See also: If watching a documentary about rich people complaining about cheese sandwiches and rain-soaked mattresses isn’t your vibe, most movies with an apocalyptic theme will also suffice. Check The Bad Batch, Bird Box (which is arguably even better if you watch blindfolded), and Under the Skin.
Furious: Kill Bill Vol. 1 (2003)
You’ve moved through the immediate breakup sadness and now you’re just plain mad. You’re still not on the romantic movie trip, but this is less about escaping reality (or watching someone mess up their own) and more about adding fuel to the fire. Luckily, Netflix has quite a solid selection of classic films that’ll either serve as action inspiration or catharsis, like Kill Bill Vol. 1, for example.
Of course, we’re not suggesting you don a yellow leather catsuit, grab a Hattori Hanzo sword, and work your way down a list of ex’s who no longer deserve to live, but there’s no real harm in imagining this going down from the comfort of your sofa.
See also: The Terminator and Kill Bill: Vol. 2.
Abstinence (or: ready to join a convent): Don’t Fuck With Cats (2019)
Let’s be honest, there’s nothing quite like watching a movie, documentary, or series about serial killers to get you in the mood for never getting close to another person again, especially if that series follows a sadistic maniac that enjoys sticking kittens in vacuum-sealed bag, filming it, and sticking the video on YouTube.
What’s more, as the dude Don’t Fuck With Cats centers on mostly operates online, it provides excellent retaliation fodder to anyone that suggests you get back on Tinder. You’re welcome.
See also: Making a Murderer, Conversations With a Killer: The Ted Bundy Tapes, You
Single and ready to mingle: Black Panther (2018)
Welcome back to the land of positivity. Nice to have you here. Now you’re free from the clutches of cat-hating psychopaths and machete-wielding divas, you need a film that’ll inject you with some feelgood fun. And frankly, things don’t come much more joy-injecting than watching Black Panther. Honestly, even if you don’t enjoy superhero movies, there is so much sass and beauty in this film that there’s no way you can watch it without feeling empowered.
See also: For a more aspirational dose of attitude, watch Spike Lee’s She’s Gotta Have It, both the OG 1986 movie and the 2017 TV show.
First dates and the honeymoon period: The Conjuring (2013)
Anything that falls under the category “horror” is what you want when looking for movies to watch with your crush, especially if those scary films will make you or your date want to leap behind the nearest possible barrier, which, all going according to plan, will involve human contact.
Yes, this is a massive cliché, but such things are based in truth, and if you feel like you’re going to opt for anything else, you’re lying to yourself.

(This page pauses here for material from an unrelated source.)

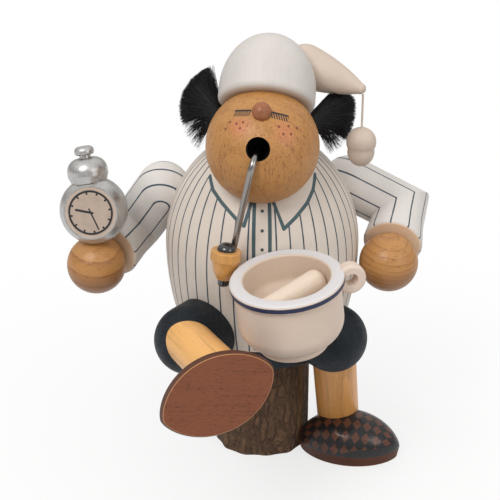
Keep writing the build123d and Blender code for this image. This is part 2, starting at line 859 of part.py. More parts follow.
write_pegs("arm_pegs", arm_pegs)

# Alarm clock: a thick round body with a dial in front and a bell and knob on top
clock_centre = arms["right"]["hand"] + stand * (hand_radius + clock_radius - clock_seat_depth)
clock_frame = rolled(facing(clock_centre, toward(clock_face_bearing, clock_face_elevation)), clock_roll)
bell_frame = facing(clock_centre + clock_frame.y_dir * clock_top_flat, clock_frame.y_dir)
bell_spigot = peg(bell_frame.origin - bell_frame.z_dir * bell_spigot_length, bell_frame.z_dir,
                  bell_spigot_radius, bell_spigot_length)
knob_frame = bell_frame.offset(bell_height)
knob_spigot = peg(knob_frame.origin - knob_frame.z_dir * knob_spigot_length, knob_frame.z_dir,
                  knob_spigot_radius, knob_spigot_length)
dial_back = clock_half_depth - clock_face_recess
with BuildPart() as clock_body:
    corners = [
        (0, -clock_half_depth, 0),
        (clock_radius, -clock_half_depth, clock_back_rounding),
        (clock_radius, clock_shoulder_height, clock_shoulder_rounding),
        (clock_face_radius + clock_lip_width, clock_half_depth, 0),
        (clock_face_radius, clock_half_depth, 0),
        (clock_face_radius, dial_back, 0),
        (0, dial_back, 0),
    ]
    revolve(half_section(clock_frame, corners), axis=axis_of(clock_frame))
    add(peg(bell_frame.origin, bell_frame.z_dir, clock_radius, overrun), mode=Mode.SUBTRACT)
    cut_each([ball(arms["right"]["hand"], hand_radius), clock_peg, bell_spigot])
finish(clock_body, "clock_body")
write_pegs("clock_peg", [clock_peg])

with BuildPart() as clock_dial:
    with BuildSketch(clock_frame.offset(dial_back)):
        Circle(clock_face_radius)
    extrude(amount=clock_dial_thickness)
finish(clock_dial, "clock_dial")

with BuildPart() as clock_bell:
    corners = [
        (0, 0, 0),
        (bell_foot_radius, 0, 0),
        (bell_radius, bell_belly_height, bell_belly_rounding),
        (bell_radius, bell_height, bell_radius - bell_top_radius),
        (0, bell_height, 0),
    ]
    revolve(half_section(bell_frame, corners), axis=axis_of(bell_frame))
    add(knob_spigot, mode=Mode.SUBTRACT)
    add(bell_spigot)
finish(clock_bell, "clock_bell")

with BuildPart() as clock_knob:
    corners = [
        (0, 0, 0),
        (knob_neck_radius, 0, 0),
        (knob_neck_radius, knob_neck_height, 0),
        (knob_radius, knob_neck_height, knob_edge_radius),
        (knob_radius, knob_height, knob_top_rounding),
        (0, knob_height, 0),
    ]
    revolve(half_section(knob_frame, corners), axis=axis_of(knob_frame))
    add(knob_spigot)
finish(clock_knob, "clock_knob")

# Chamber pot, turned from one block with an open pocket on top
pocket_floor = pot_height - pot_pocket_depth
with BuildPart() as chamber_pot:
    groove_top = pot_foot_height + pot_groove_height
    corners = [
        (0, 0, 0),
        (pot_foot_radius, 0, pot_mouth_edge_radius),
        (pot_foot_radius, pot_foot_height, 0),
        (pot_foot_radius - pot_groove_depth, pot_foot_height + pot_groove_height / 2, 0),
        (pot_foot_radius, groove_top, 0),
        (pot_radius, pot_belly_height, pot_belly_rounding),
        (pot_radius, pot_height - pot_rim_height, 0),
        (pot_rim_radius, pot_height - pot_rim_height, pot_rim_edge_radius),
        (pot_rim_radius, pot_height, pot_rim_edge_radius),
        (pot_mouth_radius, pot_height, pot_mouth_edge_radius),
        (pot_mouth_radius, pocket_floor, pot_pocket_corner),
        (0, pocket_floor, 0),
    ]
    revolve(half_section(pot_frame, corners), axis=axis_of(pot_frame))
    add(pot_peg, mode=Mode.SUBTRACT)
pot_form = chamber_pot.part
finish(chamber_pot, "chamber_pot")
write_pegs("pot_peg", [pot_peg])

with BuildPart() as pot_handle:
    turn = radians(handle_turn)
    ring_spot = Vector(handle_reach * cos(turn), handle_reach * sin(turn), handle_rise)
    ring_place = pot_frame.from_local_coords(ring_spot)
    ring_frame = facing(ring_place, toward(handle_bearing, 0)).offset(-handle_thickness / 2)
    corners = [
        (handle_hole_radius, 0, 0),
        (handle_radius, 0, handle_edge_radius),
        (handle_radius, handle_thickness, handle_edge_radius),
        (handle_hole_radius, handle_thickness, 0),
    ]
    revolve(half_section(ring_frame, corners), axis=axis_of(ring_frame))
    add(pot_form, mode=Mode.SUBTRACT)
finish(pot_handle, "pot_handle")

with BuildPart() as pot_filling:
    turn = radians(roll_turn)
    ends = []
    for side, radius in ((1, roll_radius), (-1, roll_thin_radius)):
        reach = side * roll_run / 2
        rise = pocket_floor + radius - roll_seat_depth
        ends.append(pot_frame.from_local_coords(Vector(reach * cos(turn), reach * sin(turn), rise)))
    roll_frame = upright(ends[0], (ends[1] - ends[0]).normalized())
    roll_length = (ends[1] - ends[0]).length
    corners = [
        (0, -roll_radius, 0),
        (roll_radius, -roll_radius, roll_thin_radius),
        (roll_thin_radius, roll_length + roll_thin_radius, roll_radius / 2),
        (0, roll_length + roll_thin_radius, 0),
    ]
    revolve(half_section(roll_frame, corners), axis=axis_of(roll_frame))
    add(pot_form, mode=Mode.SUBTRACT)
finish(pot_filling, "pot_filling")
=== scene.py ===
"""Finish for a turned incense smoker in night dress: wood, paint, hair, cord, light and camera.

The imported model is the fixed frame. Places are written in millimetres in the model's frame,
with the figure looking along -Y, +X on its left hand and +Z up.
"""

import math
import random

import bmesh
import bpy
from bpy.props import FloatProperty, FloatVectorProperty, IntProperty, PointerProperty
from bpy.types import Operator, Panel, PropertyGroup
from mathutils import Matrix, Vector


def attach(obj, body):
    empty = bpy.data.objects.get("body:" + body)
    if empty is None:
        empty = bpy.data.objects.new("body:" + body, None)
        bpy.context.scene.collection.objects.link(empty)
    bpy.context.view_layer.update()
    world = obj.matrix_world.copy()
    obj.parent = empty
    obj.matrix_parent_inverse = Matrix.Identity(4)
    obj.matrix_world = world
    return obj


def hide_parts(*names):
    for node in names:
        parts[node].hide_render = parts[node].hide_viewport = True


bl_info = {
    "name": "Incense Smoker Finish",
    "version": (1, 0, 0),
    "blender": (4, 5, 0),
    "location": "View3D > Sidebar > Smoker",
    "description": "Wood, paint, hair and cord for a turned incense smoker",
    "category": "Object",
}

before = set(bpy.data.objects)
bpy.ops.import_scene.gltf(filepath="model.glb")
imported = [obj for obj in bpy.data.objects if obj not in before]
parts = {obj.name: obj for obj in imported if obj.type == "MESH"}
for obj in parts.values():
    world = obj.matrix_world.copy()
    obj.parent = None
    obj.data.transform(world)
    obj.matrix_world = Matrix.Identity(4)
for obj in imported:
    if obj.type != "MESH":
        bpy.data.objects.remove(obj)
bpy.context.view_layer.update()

MM = 0.001
MERGE_DISTANCE = 0.02 * MM
PAINT_EDGE = 0.22
PHOTO_PIXELS = 500
FOCAL_PIXELS = 1170
SENSOR_WIDTH = 36.0
CAMERA_PLACE = Vector((0.0, -0.55631, 0.33178))
CAMERA_TARGET = Vector((-0.0062, 0.0, 0.10701))

# Body: turned egg, with the foot of its shell and the chamber's radius and top
SHELL_FOOT = 70.1
CHAMBER_RADIUS = 35.0
CHAMBER_TOP = 135.0
EGG_RADIUS = 49.0
EGG_EQUATOR = 112.6
EGG_RISE = 57.5
EGG_DROP = 85.0

# Head: turned ball, painted face
HEAD_CENTRE = Vector((0.0, -35.28, 173.22))
HEAD_RADIUS = 26.5

# On the face: bearings and elevations of the cheeks, the freckles and the corners of the shut eyes,
# each eye with the lean of its lashes
CHEEKS = ((-28.0, 34.0), (26.0, 28.5))
FRECKLES = ((-43.2, 36.7), (-33.1, 36.6), (-25.0, 39.1), (-26.7, 32.7), (-45.6, 28.9),
            (19.5, 35.1), (31.7, 34.3), (42.3, 30.7), (23.1, 27.3), (32.1, 26.2))
EYES = (((-45.4, 49.0), (-18.8, 52.6), 0.35), ((11.3, 51.3), (37.1, 43.9), -0.35))
MOUTH_WAY = Vector((-0.0779, -0.968, 0.2385))
MOUTH_RADIUS = 5.42

# Shirt front: the collar's edge from the neck to its tip as bearings and heights, its inner corner,
# the two lines of the front band as bearings above and below, the height where they turn straight,
# the bearing to each side that the stripes leave plain, and the buttons
COLLAR = {
    1: [(50, 155.1), (40, 149.6), (31.5, 145), (21.6, 140), (13.1, 135.4)],
    -1: [(-48.2, 154.3), (-38.8, 149.6), (-28.2, 145.3), (-16.5, 139.5), (-11.1, 136.8)],
}
COLLAR_CORNER = (6.6, 148.5)
BAND_LINES = ((-5.4, -4.3), (4.9, 4.0))
BAND_STRAIGHT = 105.0
BAND_PLAIN = 7.0
FIRST_SHIRT_STRIPE = 8.2
BAND_HEIGHTS = (150.0, 141.0, 132.0, 120.0, 106.0, 92.0, 72.0)
BUTTON_HEIGHTS = (143.4, 134.9, 126.3, 116.6, 107.0, 97.0, 87.0)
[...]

See also: Hush, Gerald’s Game, 1922, and any other horror movie on Netflix.
It’s complicated: Her (2013)
While your relationship status might be a total bore, that doesn’t mean your Valentine’s Day movie viewing needs to be. Spike Jonze’s Her is about the romantic relationship Joaquin Pheonix forms with his computer operating system, which is probably as complicated as relationship statuses get.
In addition to this movie being a cinematic treat, you’ll hopefully feel a little better about whatever convoluted situation you’ve tangled yourself up in.
See also: For a more silly kind of complicated, watch A24’s Swiss Army Man, in which Paul Dano befriends Daniel Radcliffe, who stars as a flatulence-ridden corpse.
Stable AF: The Irishman (2019)
Okay, so now you’re over pretending to be the best version of yourself, we can get to the real deal.
If you’re spending Valentine’s Day at home anyway, your cemented relationship status means that rather than sticking on The Exorcist and leaping behind a strategically placed human shield, you can put on the world’s longest movie and feel no shame about falling asleep. Martin Scorsese’s The Irishman is a perfect example of this.
While of course, the Oscar-nominated film is an incredible feat in its own right, its eternal length is an undeniable struggle, meaning it’s ideal for most pajama-clad movie nights in which looking (and staying) sexy isn’t on top of the agenda.
See also: Any other classic you’ve seen a bunch of times but still adore, such as Blow, The Sixth Sense, Billy Elliot, and About a Boy.
Considering a breakup: The Lobster (2015)
Do you really want to break up? If this is a question you’re asking yourself during your Valentine’s Day movie selection process, then a) not a great sign, and b) put yourself in Colin Farrell’s shoes. More specifically, place yourself in the shoes of his character in The Lobster.
After his wife leaves him, he’s legally obliged to check into a hotel in which he has 45 days to find a new partner or he’ll be transformed into an animal. If by the end of the film you figure you’d rather be an actual lobster, manatee, goat, whatever, than spend much longer in your relationship, you’ll have your answer.